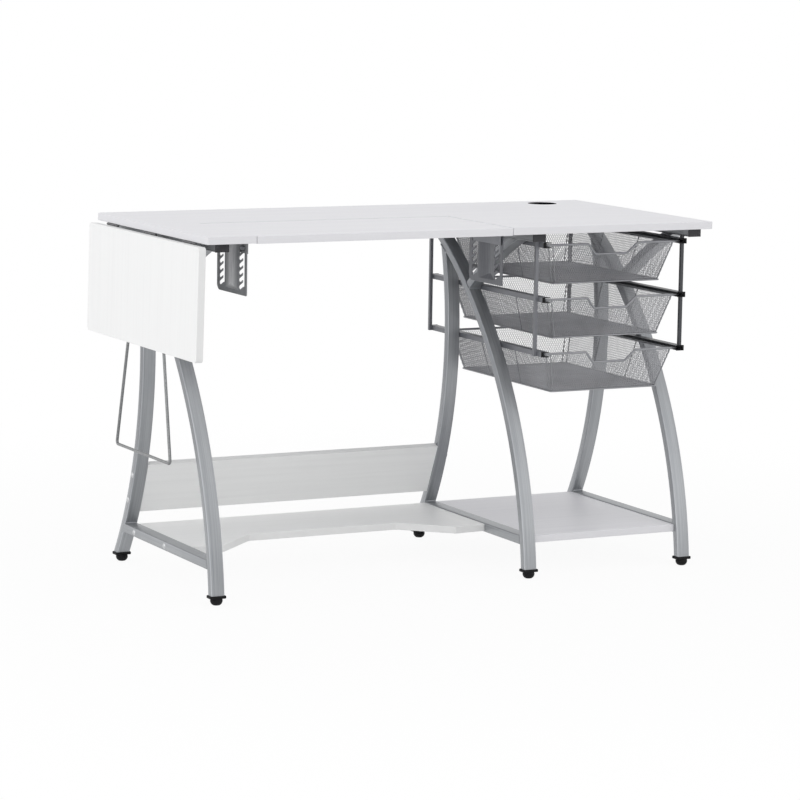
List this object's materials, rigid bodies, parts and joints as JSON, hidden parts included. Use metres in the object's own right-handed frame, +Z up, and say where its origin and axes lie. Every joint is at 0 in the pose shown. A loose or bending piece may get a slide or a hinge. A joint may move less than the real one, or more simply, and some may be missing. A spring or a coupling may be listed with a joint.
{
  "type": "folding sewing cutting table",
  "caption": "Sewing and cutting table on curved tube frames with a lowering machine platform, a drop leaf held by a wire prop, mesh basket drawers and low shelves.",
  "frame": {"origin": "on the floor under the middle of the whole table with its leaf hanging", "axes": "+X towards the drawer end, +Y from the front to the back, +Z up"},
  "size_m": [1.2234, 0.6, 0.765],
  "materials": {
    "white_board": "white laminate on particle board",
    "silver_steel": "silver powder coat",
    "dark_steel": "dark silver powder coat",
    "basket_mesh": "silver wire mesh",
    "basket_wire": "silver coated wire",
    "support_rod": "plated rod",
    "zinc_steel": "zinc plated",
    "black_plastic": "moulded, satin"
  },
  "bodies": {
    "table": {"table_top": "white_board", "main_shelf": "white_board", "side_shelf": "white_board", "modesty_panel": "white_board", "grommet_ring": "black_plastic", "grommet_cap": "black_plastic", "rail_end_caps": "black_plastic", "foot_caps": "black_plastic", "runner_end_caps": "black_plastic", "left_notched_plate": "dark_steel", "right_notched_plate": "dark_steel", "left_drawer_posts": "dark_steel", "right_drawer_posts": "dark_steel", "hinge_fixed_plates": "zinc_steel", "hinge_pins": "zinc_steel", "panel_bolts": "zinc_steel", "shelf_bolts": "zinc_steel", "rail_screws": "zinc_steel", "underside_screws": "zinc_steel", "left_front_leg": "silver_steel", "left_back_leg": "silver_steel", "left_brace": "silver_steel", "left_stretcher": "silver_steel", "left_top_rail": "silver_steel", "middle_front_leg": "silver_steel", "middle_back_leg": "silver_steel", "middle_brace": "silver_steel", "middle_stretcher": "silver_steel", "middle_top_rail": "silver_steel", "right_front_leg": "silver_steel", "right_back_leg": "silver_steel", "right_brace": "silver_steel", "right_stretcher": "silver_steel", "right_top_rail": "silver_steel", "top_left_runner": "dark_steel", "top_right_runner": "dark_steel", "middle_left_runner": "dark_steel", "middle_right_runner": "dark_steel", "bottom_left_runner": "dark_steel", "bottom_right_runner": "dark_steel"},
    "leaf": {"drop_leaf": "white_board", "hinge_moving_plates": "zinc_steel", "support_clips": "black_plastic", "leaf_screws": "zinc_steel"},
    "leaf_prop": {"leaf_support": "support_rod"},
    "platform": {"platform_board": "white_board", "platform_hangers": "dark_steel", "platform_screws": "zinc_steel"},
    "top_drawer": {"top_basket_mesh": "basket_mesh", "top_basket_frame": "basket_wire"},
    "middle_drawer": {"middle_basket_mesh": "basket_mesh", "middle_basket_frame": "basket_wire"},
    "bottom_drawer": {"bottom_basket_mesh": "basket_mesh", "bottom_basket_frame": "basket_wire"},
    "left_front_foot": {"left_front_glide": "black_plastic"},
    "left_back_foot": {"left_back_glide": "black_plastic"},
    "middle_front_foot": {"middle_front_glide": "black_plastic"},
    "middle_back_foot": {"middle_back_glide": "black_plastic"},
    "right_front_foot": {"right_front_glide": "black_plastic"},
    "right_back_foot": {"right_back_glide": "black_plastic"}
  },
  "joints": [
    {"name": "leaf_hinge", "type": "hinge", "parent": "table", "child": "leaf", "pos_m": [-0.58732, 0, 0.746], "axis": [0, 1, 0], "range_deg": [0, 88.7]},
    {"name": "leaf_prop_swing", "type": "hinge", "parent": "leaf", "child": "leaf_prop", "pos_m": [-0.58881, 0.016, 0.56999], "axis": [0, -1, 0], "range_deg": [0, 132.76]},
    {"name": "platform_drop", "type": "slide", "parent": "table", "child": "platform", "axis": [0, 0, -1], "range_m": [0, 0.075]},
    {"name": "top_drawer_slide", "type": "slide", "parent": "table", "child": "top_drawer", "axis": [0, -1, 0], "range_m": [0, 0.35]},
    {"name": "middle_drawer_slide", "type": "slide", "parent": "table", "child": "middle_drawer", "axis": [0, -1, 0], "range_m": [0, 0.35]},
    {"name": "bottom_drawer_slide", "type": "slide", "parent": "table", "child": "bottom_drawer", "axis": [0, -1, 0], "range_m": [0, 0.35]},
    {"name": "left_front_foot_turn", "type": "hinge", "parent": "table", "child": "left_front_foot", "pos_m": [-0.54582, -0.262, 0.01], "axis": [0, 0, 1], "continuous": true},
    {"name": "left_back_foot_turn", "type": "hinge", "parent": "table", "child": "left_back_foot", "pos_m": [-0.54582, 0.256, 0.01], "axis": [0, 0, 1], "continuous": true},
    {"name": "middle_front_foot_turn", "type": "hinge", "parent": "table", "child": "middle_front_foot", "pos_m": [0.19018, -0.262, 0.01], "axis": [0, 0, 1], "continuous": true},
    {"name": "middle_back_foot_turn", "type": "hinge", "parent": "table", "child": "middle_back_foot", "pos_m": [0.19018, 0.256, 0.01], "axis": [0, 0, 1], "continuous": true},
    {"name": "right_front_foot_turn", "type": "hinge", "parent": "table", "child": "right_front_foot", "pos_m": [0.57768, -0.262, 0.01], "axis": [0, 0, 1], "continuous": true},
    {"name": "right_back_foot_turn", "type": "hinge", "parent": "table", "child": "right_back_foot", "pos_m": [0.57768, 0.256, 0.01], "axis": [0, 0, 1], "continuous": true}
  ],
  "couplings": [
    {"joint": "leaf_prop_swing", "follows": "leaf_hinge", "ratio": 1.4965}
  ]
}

-- CHALLENGE --
Take the listing above and write it out again exactly.

-- TASK RESULT --
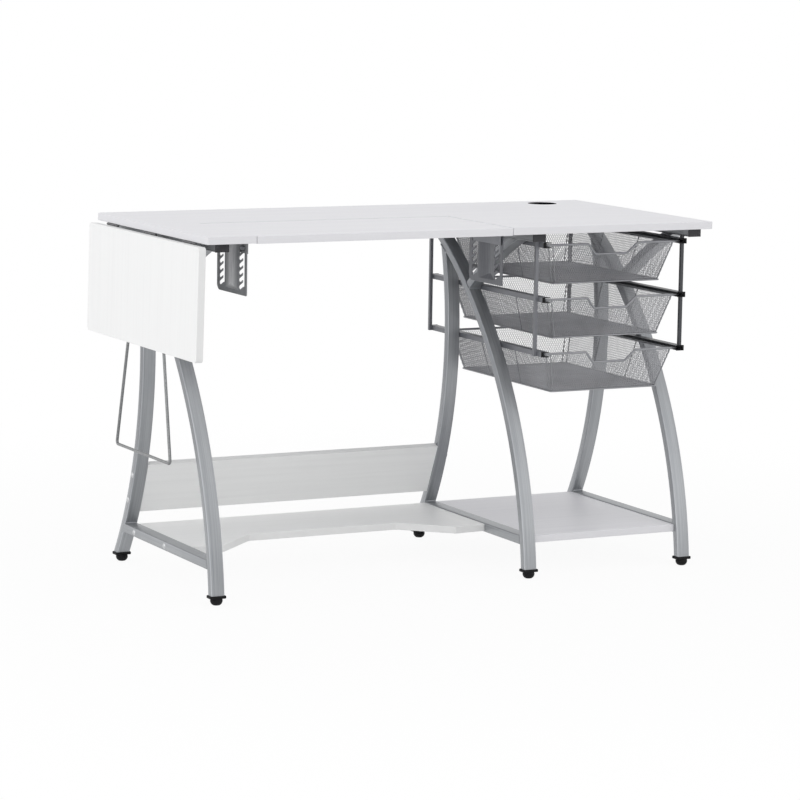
List this object's materials, rigid bodies, parts and joints as JSON, hidden parts included. Use metres in the object's own right-handed frame, +Z up, and say where its origin and axes lie. Every joint is at 0 in the pose shown. A loose or bending piece may get a slide or a hinge. A joint may move less than the real one, or more simply, and some may be missing. A spring or a coupling may be listed with a joint.
{
  "type": "folding sewing cutting table",
  "caption": "Sewing and cutting table on curved tube frames with a lowering machine platform, a drop leaf held by a wire prop, mesh basket drawers and low shelves.",
  "frame": {"origin": "on the floor under the middle of the whole table with its leaf hanging", "axes": "+X towards the drawer end, +Y from the front to the back, +Z up"},
  "size_m": [1.2234, 0.6, 0.765],
  "materials": {
    "white_board": "white laminate on particle board",
    "silver_steel": "silver powder coat",
    "dark_steel": "dark silver powder coat",
    "basket_mesh": "silver wire mesh",
    "basket_wire": "silver coated wire",
    "support_rod": "plated rod",
    "zinc_steel": "zinc plated",
    "black_plastic": "moulded, satin"
  },
  "bodies": {
    "table": {"table_top": "white_board", "main_shelf": "white_board", "side_shelf": "white_board", "modesty_panel": "white_board", "grommet_ring": "black_plastic", "grommet_cap": "black_plastic", "rail_end_caps": "black_plastic", "foot_caps": "black_plastic", "runner_end_caps": "black_plastic", "left_notched_plate": "dark_steel", "right_notched_plate": "dark_steel", "left_drawer_posts": "dark_steel", "right_drawer_posts": "dark_steel", "hinge_fixed_plates": "zinc_steel", "hinge_pins": "zinc_steel", "panel_bolts": "zinc_steel", "shelf_bolts": "zinc_steel", "rail_screws": "zinc_steel", "underside_screws": "zinc_steel", "left_front_leg": "silver_steel", "left_back_leg": "silver_steel", "left_brace": "silver_steel", "left_stretcher": "silver_steel", "left_top_rail": "silver_steel", "middle_front_leg": "silver_steel", "middle_back_leg": "silver_steel", "middle_brace": "silver_steel", "middle_stretcher": "silver_steel", "middle_top_rail": "silver_steel", "right_front_leg": "silver_steel", "right_back_leg": "silver_steel", "right_brace": "silver_steel", "right_stretcher": "silver_steel", "right_top_rail": "silver_steel", "top_left_runner": "dark_steel", "top_right_runner": "dark_steel", "middle_left_runner": "dark_steel", "middle_right_runner": "dark_steel", "bottom_left_runner": "dark_steel", "bottom_right_runner": "dark_steel"},
    "leaf": {"drop_leaf": "white_board", "hinge_moving_plates": "zinc_steel", "support_clips": "black_plastic", "leaf_screws": "zinc_steel"},
    "leaf_prop": {"leaf_support": "support_rod"},
    "platform": {"platform_board": "white_board", "platform_hangers": "dark_steel", "platform_screws": "zinc_steel"},
    "top_drawer": {"top_basket_mesh": "basket_mesh", "top_basket_frame": "basket_wire"},
    "middle_drawer": {"middle_basket_mesh": "basket_mesh", "middle_basket_frame": "basket_wire"},
    "bottom_drawer": {"bottom_basket_mesh": "basket_mesh", "bottom_basket_frame": "basket_wire"},
    "left_front_foot": {"left_front_glide": "black_plastic"},
    "left_back_foot": {"left_back_glide": "black_plastic"},
    "middle_front_foot": {"middle_front_glide": "black_plastic"},
    "middle_back_foot": {"middle_back_glide": "black_plastic"},
    "right_front_foot": {"right_front_glide": "black_plastic"},
    "right_back_foot": {"right_back_glide": "black_plastic"}
  },
  "joints": [
    {"name": "leaf_hinge", "type": "hinge", "parent": "table", "child": "leaf", "pos_m": [-0.58732, 0, 0.746], "axis": [0, 1, 0], "range_deg": [0, 88.7]},
    {"name": "leaf_prop_swing", "type": "hinge", "parent": "leaf", "child": "leaf_prop", "pos_m": [-0.58881, 0.016, 0.56999], "axis": [0, -1, 0], "range_deg": [0, 132.76]},
    {"name": "platform_drop", "type": "slide", "parent": "table", "child": "platform", "axis": [0, 0, -1], "range_m": [0, 0.075]},
    {"name": "top_drawer_slide", "type": "slide", "parent": "table", "child": "top_drawer", "axis": [0, -1, 0], "range_m": [0, 0.35]},
    {"name": "middle_drawer_slide", "type": "slide", "parent": "table", "child": "middle_drawer", "axis": [0, -1, 0], "range_m": [0, 0.35]},
    {"name": "bottom_drawer_slide", "type": "slide", "parent": "table", "child": "bottom_drawer", "axis": [0, -1, 0], "range_m": [0, 0.35]},
    {"name": "left_front_foot_turn", "type": "hinge", "parent": "table", "child": "left_front_foot", "pos_m": [-0.54582, -0.262, 0.01], "axis": [0, 0, 1], "continuous": true},
    {"name": "left_back_foot_turn", "type": "hinge", "parent": "table", "child": "left_back_foot", "pos_m": [-0.54582, 0.256, 0.01], "axis": [0, 0, 1], "continuous": true},
    {"name": "middle_front_foot_turn", "type": "hinge", "parent": "table", "child": "middle_front_foot", "pos_m": [0.19018, -0.262, 0.01], "axis": [0, 0, 1], "continuous": true},
    {"name": "middle_back_foot_turn", "type": "hinge", "parent": "table", "child": "middle_back_foot", "pos_m": [0.19018, 0.256, 0.01], "axis": [0, 0, 1], "continuous": true},
    {"name": "right_front_foot_turn", "type": "hinge", "parent": "table", "child": "right_front_foot", "pos_m": [0.57768, -0.262, 0.01], "axis": [0, 0, 1], "continuous": true},
    {"name": "right_back_foot_turn", "type": "hinge", "parent": "table", "child": "right_back_foot", "pos_m": [0.57768, 0.256, 0.01], "axis": [0, 0, 1], "continuous": true}
  ],
  "couplings": [
    {"joint": "leaf_prop_swing", "follows": "leaf_hinge", "ratio": 1.4965}
  ]
}